Julio Martínez Molina
Ni conservador ni victoriano; ni pacato ni gazmoño. Solo portador -eso quiero pensar-, de un mínimo de sentido común. Cuanto se creyó sería tan solo una moda pasajera, otra más, prendió fuerza con tanta saña en Cuba como la burocracia, el maltrato al prójimo o el marabú. El reguetón, no contento con desbordar en cada cuadra los tímpanos de personas mayores o de cualquier edad lancinadas por ese patrón ritmático primitivo (nunca música), se hizo dueño, hace años, del sistema general de transporte de la nación -privado y estatal-, instituciones, centros recreativos. En estos últimos, hasta en los menos pensados, existen canales internos de reproducción por DVD donde las 24 horas torturan al cliente con los tambores de Kong de “grandes machos” con tremendos complejos de inferioridad, porque ningún hombre, en pos de confirmar su sexo ante la colectividad, está precisado de ser tan prepotente, humillador, ofensivo y denostador de la mujer, los niños, los ancianos, las buenas costumbres o los valores cívicos de un país.

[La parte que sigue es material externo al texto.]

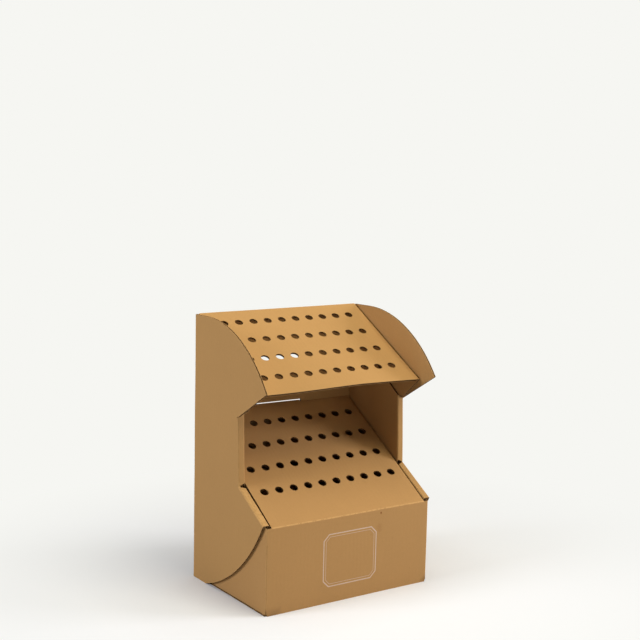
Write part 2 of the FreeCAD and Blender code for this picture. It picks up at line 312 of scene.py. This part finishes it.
def edge_lines(skin):
    """Lines along the middle of each cut edge, with the directions that the waves follow."""
    lines = bmesh.new()
    across = lines.verts.layers.float_vector.new("across")
    outward = lines.verts.layers.float_vector.new("outward")
    run = lines.verts.layers.float.new("run")
    made = {}

    def middle(edge, normal, facing):
        point = (edge.verts[0].co + edge.verts[1].co) / 2
        if edge not in made:
            vert = lines.verts.new(point)
            vert[across], vert[outward] = normal, facing
            vert[run] = panel_run(point, normal, True)
            made[edge] = vert
        else:
            made[edge][outward] = (Vector(made[edge][outward]) + facing).normalized()
        return made[edge]

    def crosses_board(edge, normal):
        along = edge.verts[1].co - edge.verts[0].co
        return (LEAST_CROSSING < along.length < MOST_CROSSING
                and abs(along.normalized().dot(normal)) > SQUARE_ENOUGH)

    for face in skin.faces:
        if face.material_index == PAPER:
            continue
        paper = [f for e in face.edges for f in e.link_faces if f.material_index == PAPER]
        if not paper:
            continue
        normal = max(paper, key=lambda f: f.calc_area()).normal.copy()
        if normal.dot(NEAREST_SIDE) < 0:
            normal.negate()
        ends = [edge for edge in face.edges if crosses_board(edge, normal)]
        if len(ends) == 2:
            pair = [middle(edge, normal, face.normal) for edge in ends]
            if lines.edges.get(pair) is None:
                lines.edges.new(pair)
    return lines


FLAT_TURN = 0.01
RECESS_TAPER = LINER / 20


def open_cut_edges(skin):
    """Sinks the middle of each cut edge between its two liners."""
    flat = [e for e in skin.edges if turn_at(e) < FLAT_TURN
            and all(f.material_index != PAPER for f in e.link_faces)]
    bmesh.ops.dissolve_edges(skin, edges=flat, use_verts=False)
    lines = edge_lines(skin)
    cut = [f for f in skin.faces if f.material_index != PAPER]
    bmesh.ops.inset_region(skin, faces=cut, thickness=LINER, use_even_offset=False,
                           use_boundary=True)
    walls = bmesh.ops.inset_region(skin, faces=cut, thickness=RECESS_TAPER, depth=-EDGE_RECESS,
                                   use_even_offset=False, use_boundary=True)["faces"]
    # The sunk faces carry the painted shade of the flute channels.
    for face in cut + walls:
        face.material_index = CHANNEL_SHADE
    return lines


def add_grid(skin, step):
    """Cuts the skin along a grid, so that its panels can bend."""
    low = [min(v.co[axis] for v in skin.verts) for axis in range(3)]
    high = [max(v.co[axis] for v in skin.verts) for axis in range(3)]
    for axis in range(3):
        normal = Vector([float(axis == other) for other in range(3)])
        for number in range(1, int((high[axis] - low[axis]) / step) + 1):
            everything = skin.verts[:] + skin.edges[:] + skin.faces[:]
            bmesh.ops.bisect_plane(skin, geom=everything, plane_no=normal,
                                   plane_co=normal * (low[axis] + number * step))


WARP, WARP_SIZE, WARP_SEED, FREE_HEIGHT = 0.0007, 0.13, 2, 0.05
SHELF_Y, SHELF_Z, SHELF_SLOPE = -0.0485, 0.3298, math.radians(29.7)
BELOW_SHELF, ABOVE_SHELF = 0.006, 0.001
BOW_START_Y, BOW_LENGTH, BOW_TO_RIGHT = 0.06, 0.14, 0.75


noise.seed_set(WARP_SEED)


def clamped(value):
    return max(0.0, min(1.0, value))


def relaxed(place, shelf_bow):
    """Where a point of the board lies once the folded stand has settled out of true.

    Every panel warps a little, though what rests on the table stays on it. The upper shelf bows up
    towards its front edge, more on the right than on the left.
    """
    drift = noise.noise_vector(place / WARP_SIZE) * WARP
    drift.z *= min(1.0, place.z / FREE_HEIGHT)
    moved = place + drift
    from_shelf = place.z - (SHELF_Z + (place.y - SHELF_Y) * math.tan(SHELF_SLOPE))
    side = place.x / WALL_LAYER[0]
    if shelf_bow and -BELOW_SHELF < from_shelf < ABOVE_SHELF and abs(side) < 1:
        crown = (1 - side * side) * clamped(BOW_TO_RIGHT + side)
        ahead = clamped((BOW_START_Y - place.y) / BOW_LENGTH)
        moved.z += shelf_bow * crown * ahead * ahead
    return moved


FLAT_PANEL, SHARP_EDGE = math.radians(0.5), math.radians(40)
GRID_STEP = 0.014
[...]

Lamentablemente, pese a que los congresos van y los congresos vienen, los planteamientos de los intelectuales son ignorados en cada sitio, o feudo, por administraciones desentendidas del todo de los encargados del tema música. Ellos, manus militaris, atacan con artillería pesada a quienes no desean oír esa retahíla de imbecilidades machistas a decibeles estratosféricos. Su mejor defensa cuando son interpelados es que complacen al público con su preferencia. Se equivocan, es nada más a un receptor condicionado mentalmente a recibirlo, porque fue inducido por todas las vías a ello; porque los medios siguen sin jugar su papel; porque la educación artística y musical en el sistema docente cubano es precaria; porque quien no entra en la “horma” resulta incomprendido por la masa: mucho más si es adolescente o joven.

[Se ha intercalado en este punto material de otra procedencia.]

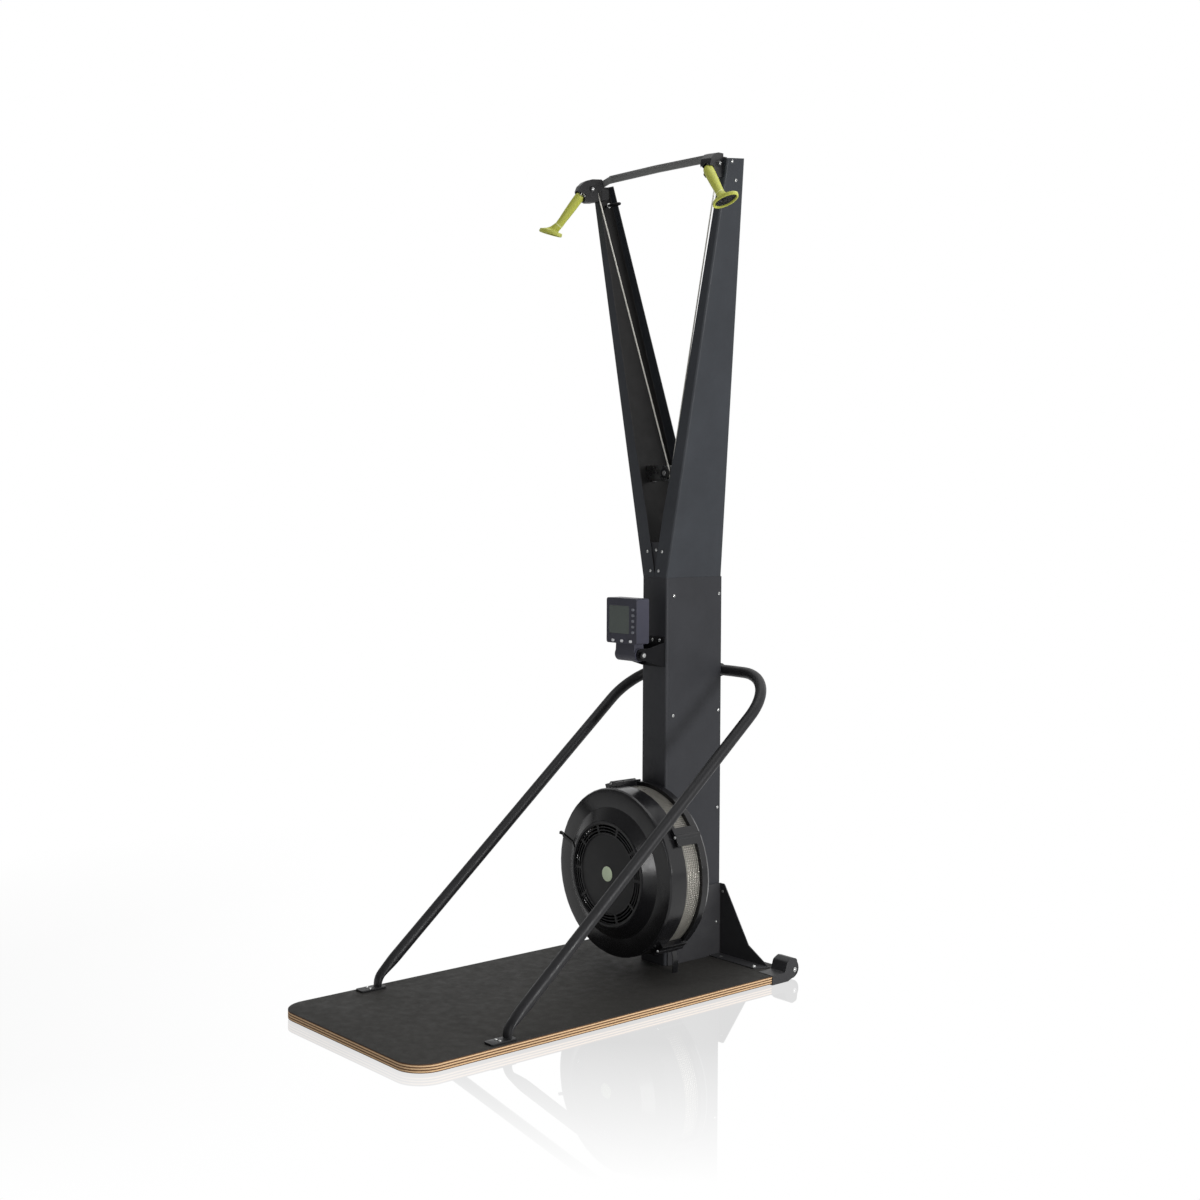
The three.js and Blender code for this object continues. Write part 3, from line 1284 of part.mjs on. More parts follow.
function buildMonitor() {
  const outline = box(-monitorHalfWidth, monitorHalfWidth, monitorBottom, monitorTop, monitorCornerRadius);
  const hump = box(-monitorHumpHalf, monitorHumpHalf, monitorBottom, monitorHumpTop, monitorCornerRadius);
  const body = prism("y", outline, monitorFrontY, monitorRearY);
  const humpBody = prism("y", hump, monitorRearY - sheet, monitorHumpY);
  const room = prism("y", inset(outline, monitorWall),
    monitorFrontY + monitorWall, monitorRearY - monitorWall);
  const inner = inset(hump, monitorWall);
  const humpRoom = prism("y", inner, monitorRearY - sheet * 2, monitorHumpY - monitorWall);
  const window = prism("y", box(screenLeftX, screenRightX, screenBottom, screenTop, screenCorner),
    monitorFrontY - sheet, monitorFrontY + screenThickness);
  const buttonHoles = buttonPlaces().map(([x, z]) => prism("y", box(
    x - buttonHalfWidth - clearance, x + buttonHalfWidth + clearance,
    z - buttonHalfHeight - clearance, z + buttonHalfHeight + clearance, buttonCorner),
  monitorFrontY - sheet, monitorFrontY + monitorWall * 2));
  const barrel = disc("x", pivotRadius, -pivotHalfWidth, pivotHalfWidth, 32).translate(0, pivotY, pivotZ);
  const neck = prism("x", [
    [pivotY - pivotRadius, pivotZ, 0], [pivotY + pivotRadius, pivotZ, 0],
    [monitorRearY, monitorBottom + sheet / 2, 0], [pivotY - pivotRadius * 0.9, monitorBottom + sheet / 2, 0],
  ], -pivotHalfWidth + sheet, pivotHalfWidth - sheet);
  const pinHole = disc("x", pivotPinRadius + clearance, -pivotHalfWidth * 2, pivotHalfWidth * 2, 20)
    .translate(0, pivotY, pivotZ);
  const shell = cut(join(body, humpBody), room, humpRoom);
  add("monitor_case", cut(join(shell, barrel, neck), window, pinHole, ...buttonHoles), shellGrey);

  const inside = clearance / 2;
  add("monitor_screen", prism("y", box(screenLeftX + inside, screenRightX - inside,
    screenBottom + inside, screenTop - inside, screenCorner),
  monitorFrontY + clearance, monitorFrontY + screenThickness),
  screenGreen);
  buttonPlaces().forEach(([x, z], at) => {
    const button = prism("y", box(x - buttonHalfWidth, x + buttonHalfWidth,
      z - buttonHalfHeight, z + buttonHalfHeight, buttonCorner), monitorFrontY - buttonProud,
    monitorFrontY - buttonProud + buttonLength);
    add(`monitor_button_${at + 1}`, button, buttonGrey);
  });

  const earInner = pivotHalfWidth + clearance;
  const front = -clearance - sheet;
  const plate = prism("y", box(-earInner - sheet, earInner + sheet, bracketPlateBottom, bracketPlateTop,
    bracketPlateCorner), front, -clearance);
  const nose = pivotY - pivotRadius * 0.7;
  const [low, high] = [pivotZ - pivotRadius * 0.9, pivotZ + pivotRadius * 0.9];
  const round = pivotRadius * 0.7;
  const ear = prism("x", [
    [front + sheet / 2, bracketPlateBottom, 0], [front + sheet / 2, high + round, bracketPlateCorner],
    [pivotY + pivotRadius + round, high, round], [nose, high, round], [nose, low, round],
    [pivotY + pivotRadius, low, round],
  ], earInner, earInner + sheet);
  const pin = disc("x", pivotPinRadius, earInner - pivotPinRadius * 2, earInner + sheet * 2.5, 20)
    .translate(0, pivotY, pivotZ);
  const knob = disc("x", pivotPinRadius * 1.6, earInner + sheet / 2, earInner + sheet * 2.5, 20)
    .translate(0, pivotY, pivotZ);
  const side = join(ear, pin, knob);
  add("monitor_bracket", join(plate, side, mirrored(side)), blackSteel);
}

buildDeck();
buildBaseBrackets();
buildColumn();
buildArms();
buildCrossbar();
buildBraces();
buildCasters();
buildHousing();
buildBand();
buildGrille();
buildDamper();
buildFan();
buildBearing();
buildDrums();
buildCords();
buildThroat();
buildPulleyHousings();
buildHandles();
buildMonitor();

export default machine;
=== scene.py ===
"""Looks of an upright ski trainer machine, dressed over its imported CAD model.

Metres, +X to the machine's right, +Y to its back, +Z up. The CAD nodes keep
their shapes and get finishes; cords, handles, fasteners and small trim are
surfaces worked out here and placed from the boxes of the nodes they sit on.
"""

from __future__ import annotations

import json
import logging
import math
from dataclasses import dataclass, field, replace
from enum import Enum

import bmesh
import bpy
import numpy as np
from mathutils import Matrix, Vector

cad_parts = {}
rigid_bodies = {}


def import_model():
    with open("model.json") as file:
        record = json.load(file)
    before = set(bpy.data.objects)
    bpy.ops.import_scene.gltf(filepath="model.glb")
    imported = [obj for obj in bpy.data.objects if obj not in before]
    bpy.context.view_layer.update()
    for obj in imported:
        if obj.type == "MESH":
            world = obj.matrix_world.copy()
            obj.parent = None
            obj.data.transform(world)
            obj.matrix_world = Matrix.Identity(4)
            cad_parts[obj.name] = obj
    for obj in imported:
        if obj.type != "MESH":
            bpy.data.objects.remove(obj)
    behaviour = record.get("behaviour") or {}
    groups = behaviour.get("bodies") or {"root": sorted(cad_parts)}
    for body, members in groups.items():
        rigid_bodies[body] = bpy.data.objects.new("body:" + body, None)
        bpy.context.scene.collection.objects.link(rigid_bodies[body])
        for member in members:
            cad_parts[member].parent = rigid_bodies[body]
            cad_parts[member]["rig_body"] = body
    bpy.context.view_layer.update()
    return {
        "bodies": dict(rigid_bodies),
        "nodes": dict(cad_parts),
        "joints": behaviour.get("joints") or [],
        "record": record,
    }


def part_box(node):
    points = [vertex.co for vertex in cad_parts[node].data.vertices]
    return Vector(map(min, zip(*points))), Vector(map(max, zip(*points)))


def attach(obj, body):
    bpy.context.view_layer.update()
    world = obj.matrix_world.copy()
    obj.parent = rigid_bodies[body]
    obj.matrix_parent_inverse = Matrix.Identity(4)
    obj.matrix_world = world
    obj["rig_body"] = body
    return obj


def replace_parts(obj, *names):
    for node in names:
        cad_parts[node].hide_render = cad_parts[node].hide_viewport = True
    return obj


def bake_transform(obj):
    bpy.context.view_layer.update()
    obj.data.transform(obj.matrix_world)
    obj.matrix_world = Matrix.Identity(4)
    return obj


log = logging.getLogger("ski_trainer")

Array = np.ndarray
Colour = tuple[float, float, float]
Point = tuple[float, float, float]

MM = 0.001
SIDES: dict[str, int] = {"right": 1, "left": -1}

# Facets that turn less than this are smoothed; the stepped nodes keep finer steps crisp.
SMOOTH_ANGLE = math.radians(27)
STEP_ANGLE = math.radians(13)
STEPPED = ("housing_front", "housing_rear")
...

Así andamos y así vamos, lo cual no está bien, supongo. A lo mejor no queda otra que coincidir con un gran escritor cubano contemporáneo, cuando, pocos años atrás, escribió que el de marras era el ritmo que se merecía una época tan sórdida. Ahora bien, deben existir ciertos topes, determinados flancos no factibles de someterse a semejante contaminación sonora. Hace escasos días asistí a la reapertura del palacio de pioneros de un municipio. El recibimiento fue una grabadora en el patio con un reguetón de los bien “tú sabes” enlodando las percepciones de esos inocentes. Echaron basura en el verde jardín; en la sábana blanca vertieron hollín. Los ratones entraron al huerto de los pioneros, con Guaso y Carburo de vacaciones. Por fortuna, una de las funcionarias que nos acompañaba se lo hizo notar a la responsable de la musicalización del acto. Lo quitó, al menos de momento.
Semanas antes, la televisión publicaba un reportaje sobre el montaje de una suerte de “banda” rítmica. Entre las entrevistadas figuraba una niña de algo más de dos años, quien apenas sabía hablar, pero a la cual le enseñaron a contorsionarse como las bailarinas de Pitbull. Aquello era visto, por los enfocados por la cámara y el entrevistador, como algo sumamente gracioso.
Que cada quien, de modo individual, fragüe la banda sonora de su vida con el ritmo que le convenga, pero en su casa. La dirección de las instituciones (de cual tipo fueren), deben desempeñar su papel, precisan poner ojo avizor para impedir desaguisados tales. Si además de vivir en medio de una crisis económica, con divorcios en crecimientos exponenciales, violencia al aumento, alcoholismo desenfrenado u otros males, a nuestras niñas las van a enseñar a “perrear” desde que nacen… ¿Qué les podremos pedir mañana?